GROWING up, Tom Dent, of Blackburn, frequently heard his mum comment ‘your uncle Major was killed at Dunkirk’.

It’s only recently, though, that he decided to find out more about Major Wright, a Second World War gunner who died aged 23.

Paying his respects, on Armistice Day, to his grandfather Robert Wright who was killed in the Great War and is buried in Blackburn Cemetery, Tom discovered that his uncle’s name was not on the new granite memorial plaques, which have been installed next to the cenotaph there.

Now he is mounting a campaign for it to be included, as a lasting tribute to his sacrifice.
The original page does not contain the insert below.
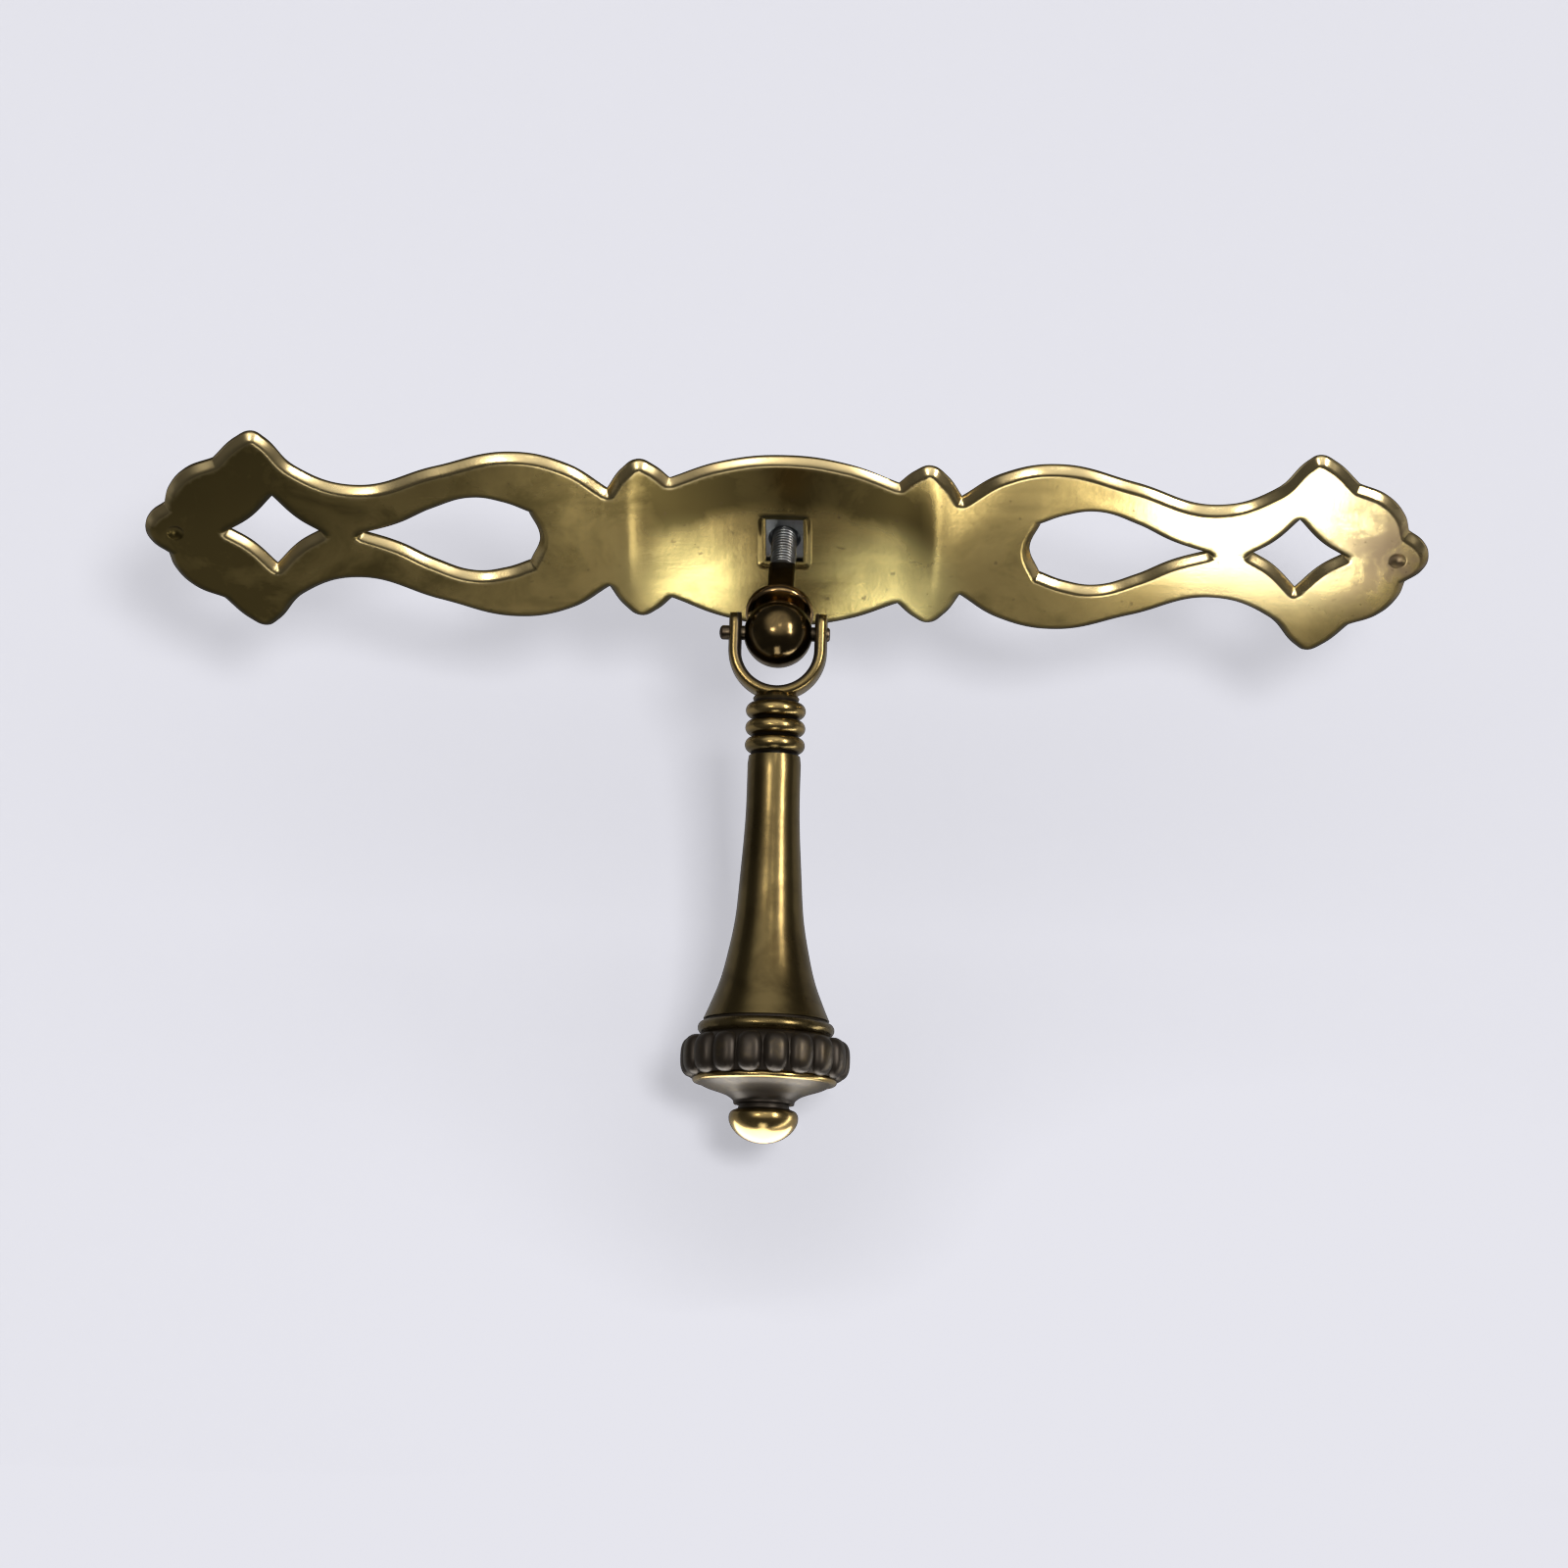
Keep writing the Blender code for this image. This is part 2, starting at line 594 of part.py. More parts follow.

Aided by his family, Tom has found out more details about Major, his mother Doris’s brother, and that he served with K battery of the 5th Regiment Royal Horse Artillery, who fought a major battle during the retreat to Dunkirk, in May 1940, against the German 6th Panzer Division, with modernised First World War 18 pounder guns.

He was buried, with four of his comrades, in a small churchyard there, which Tom has since visited.

Tom has also discovered that his uncle was married by special dispensation on Christmas Day, 1939, to 19-year-old Ivy Agnes Clayton, in Middlesex.

He believes he spent only 14 days with his new wife, before going to France and never saw her again.

“He gave his life for his country at the young age of 23 and I appeal for his name to be included on the new memorial plaques in the cemetery,” he urged.